We all disagreed with Mrs. DQ’s art “lesson” that day. Especially Emily. In fact, that one-sentence lecture had the exact opposite affect. We clutched our artwork even tighter.
But now, as professional artist, I think Mrs. DQ was kind of right.
While I wouldn’t want my paintings slashed into 12 equal parts, I think about Mrs. DQ when I’m struggling with a piece. Which happens in varying degrees with most paintings.
This particular week, it happened in exquisitely awful fashion. With one of my largest pieces yet.
Since I’ve posted videos of my paintings being created in the past, I thought it only fair to pull back the curtain a bit further and show the full spectrum of being an artist. Namely, frustration and destruction (with paint, not a paper cutter)…
Why I felt this painting wasn’t working…
After finding a fantastic, wild Icelandic horse photo by talented photographer, Alessio Mesiano (and given permission to paint from it), I was excited to get to work. Just look at that incredible light…
Alessio’s beautiful, original photo
In my current work, I remove the backgrounds (typically landscapes) in the reference photos in order to keep the focus singularly on the animal. So had a very clear vision for the piece: amber horse, moody grey background. But at the half-way point, I hit a wall. The painting just wasn’t working. And I wasn’t sure why.
After staring at my background-less painting for two days, I finally realized that Alessio’s photo works best as a photo, rather than a painting. At least the way I would use it for a painting. Removing that stunning background completely changed the strength of the image once it hit the canvas. I was disheartened, but knew it was time to cut my losses.
It is never easy to make the decision to abort a painting. Especially a piece as big as this one, with such a beautiful photo to work from. But thankfully I now have the benefit of 700-ish paintings under my belt. Which means I know what I did not know back in high school art class: there’s probably more art in me. Hopefully better art. Stronger art. Art that I can be proud to hang in my clients’ homes.
So yes, Mrs. DQ…no work in progress is too precious. At least in my studio.
And besides, Emily glued those 12 cut up pieces onto a mat board in an interesting way…and won a damn art contest!
So it’s back to the drawing board for me. I have a very large, very black canvas to fill with…well, I’m sure it will come to me.
Thanks as always for reading…
In the studio with Bighorn (2014)
Happy to announce the first painting completed in the new studio space: a (big) bighorn sheep. This new piece represents the looser, more painterly style I’ve envisioned using for quite a while.
Bighorn (2014) | @Aimée Rolin Hoover | 46in x 64in | acrylic on canvas
Back when I was doing solely pet portrait commissions (1999-2012), it was important to record every little detail of the the dog on the canvas, because it was those details that made it your labrador, not a labrador. You’d miss that little speck of white on his chin if it wasn’t there, and how could I possibly leave out that humorously long, single eyebrow hair?

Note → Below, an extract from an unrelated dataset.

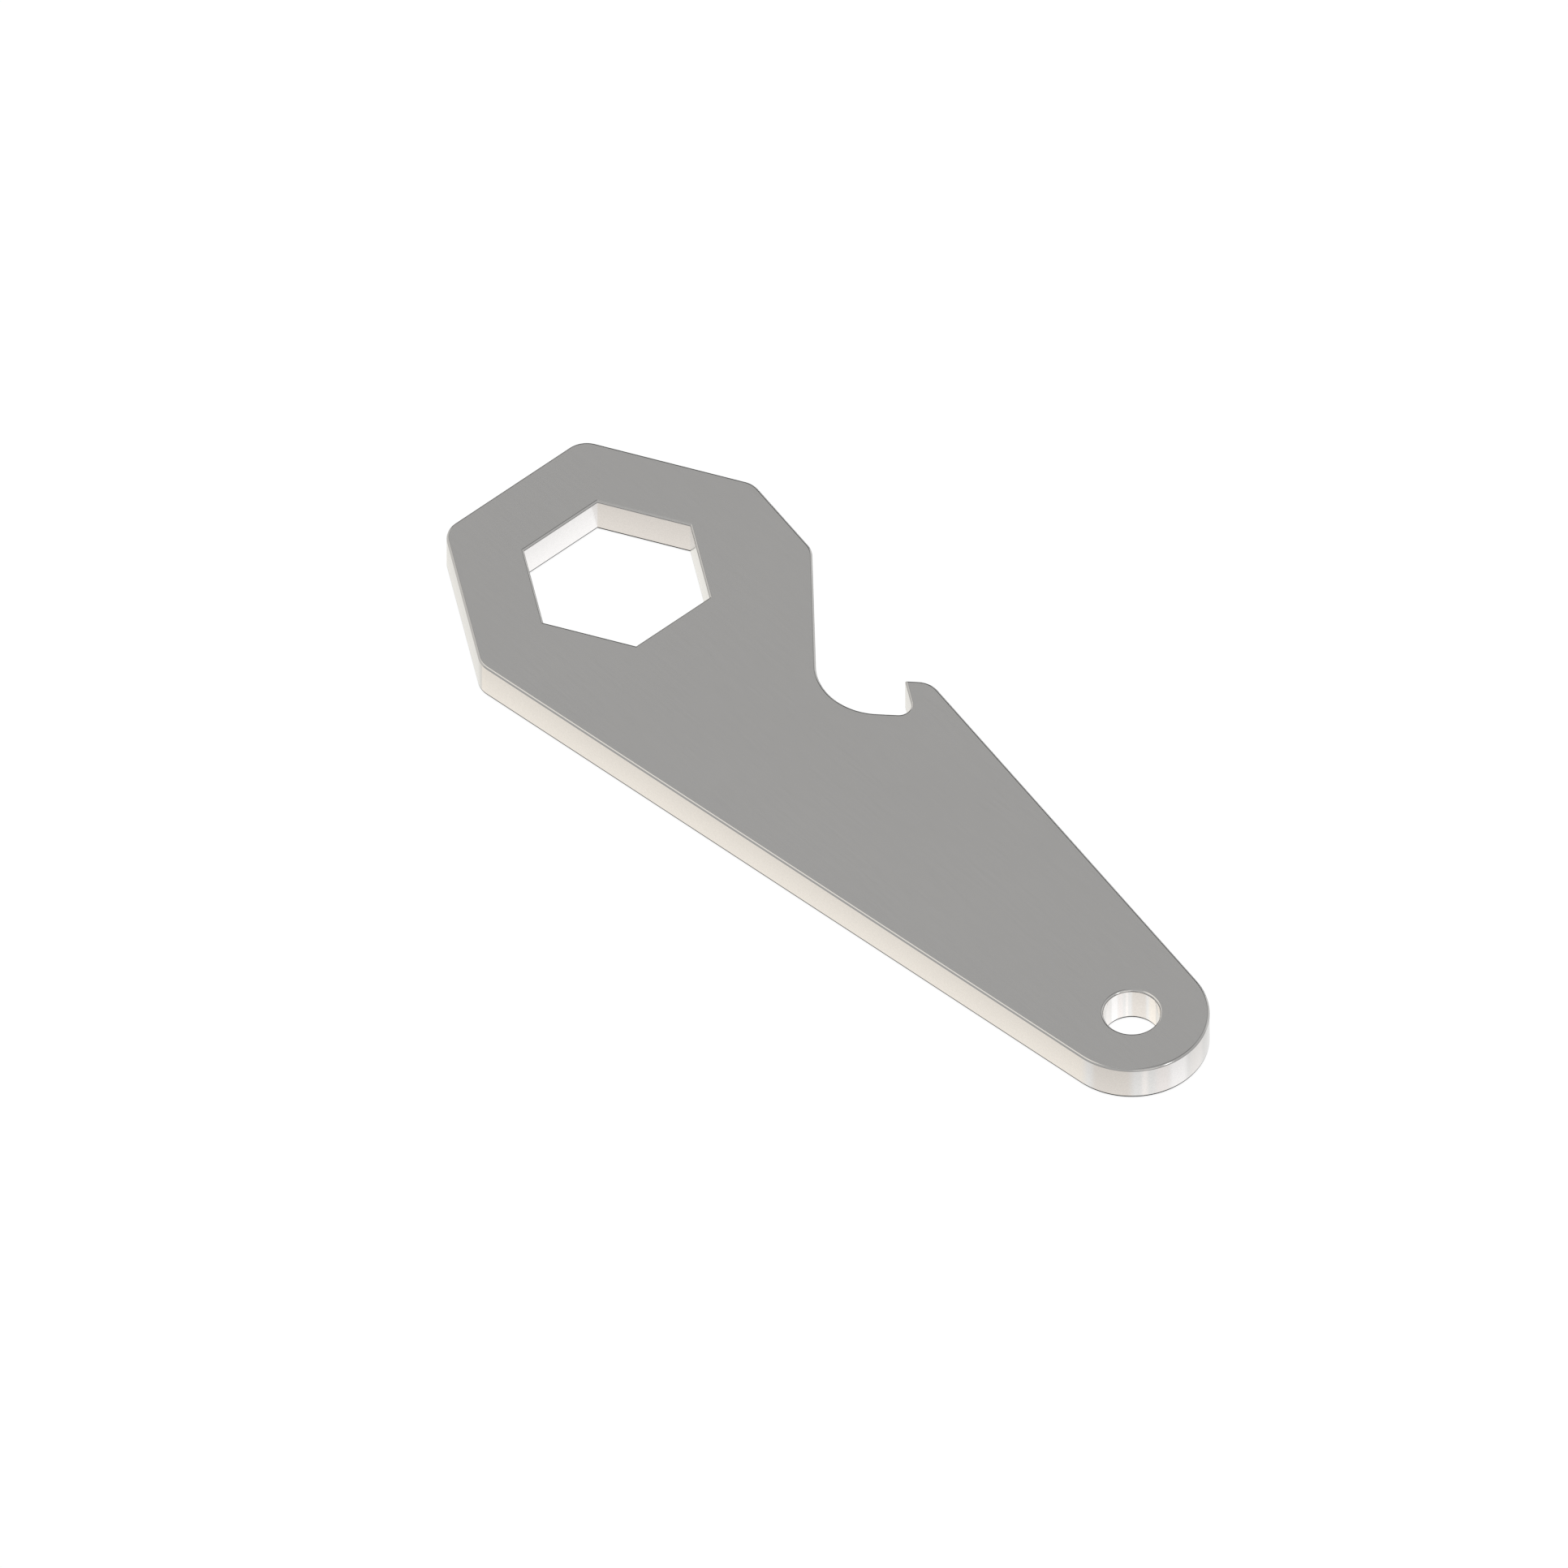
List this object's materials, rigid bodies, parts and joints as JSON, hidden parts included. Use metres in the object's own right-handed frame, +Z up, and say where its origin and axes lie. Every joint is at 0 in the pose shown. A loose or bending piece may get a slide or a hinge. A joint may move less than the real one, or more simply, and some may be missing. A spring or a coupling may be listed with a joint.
{
  "type": "keychain bottle opener with nut wrench",
  "caption": "flat steel keychain tool with a hexagonal nut socket in its head, a hooked crown cap notch in one side, and a tapered body ending in a round tail with a key ring hole",
  "frame": {"origin": "middle of the bottom face's bounding box", "axes": "+X from the hexagonal head to the tail, +Y towards the notch side, +Z up through the plate"},
  "size_m": [0.0782, 0.028, 0.0032],
  "materials": {
    "steel": "satin stainless steel with softly broken edges"
  },
  "bodies": {
    "root": {"opener_plate": "steel"}
  },
  "joints": []
}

I wanted all of those elements in the painting. So, over the course of 13 years, my work became more tightly rendered in pursuit of that goal.
But now that I’m working on a new series of animal portraits, and much larger pieces, my goal is to loosen up my paintings—to show more brushwork, and paint more freely. But I had no idea how tough it’d be to actually paint differently than I had been painting. Working against a decade of artistic muscle memory proved to be a tad…challenging. Ok there may have been some profanity in the studio. My hand just wanted to do what it’s always done. Which, for me, meant snapping back to (my perfectionistic tendencies of) recording every itty bitty detail.
This is why, (please excuse me while I honk my own horn), I’m proud of this new piece. With the bighorn I was finally able to free up my brushwork in the way I had envisioned. I also experimented with an acrylic wash for the background, which is a first for me:
A watery, acrylic wash goes in for the background.
I have a feeling that the new studio had some impact on this painting. Simply having more physical space to move around in, not to mention being able back up and look at my work from an appropriate distance, proved to be a much bigger deal than I thought. Especially when working on five to six foot pieces. Had I known all this, and how happy and inspired this space makes me feel, I probably would have said sayonara to the home studio much earlier. But I’m just grateful to have it now. The sunsets aren’t bad either…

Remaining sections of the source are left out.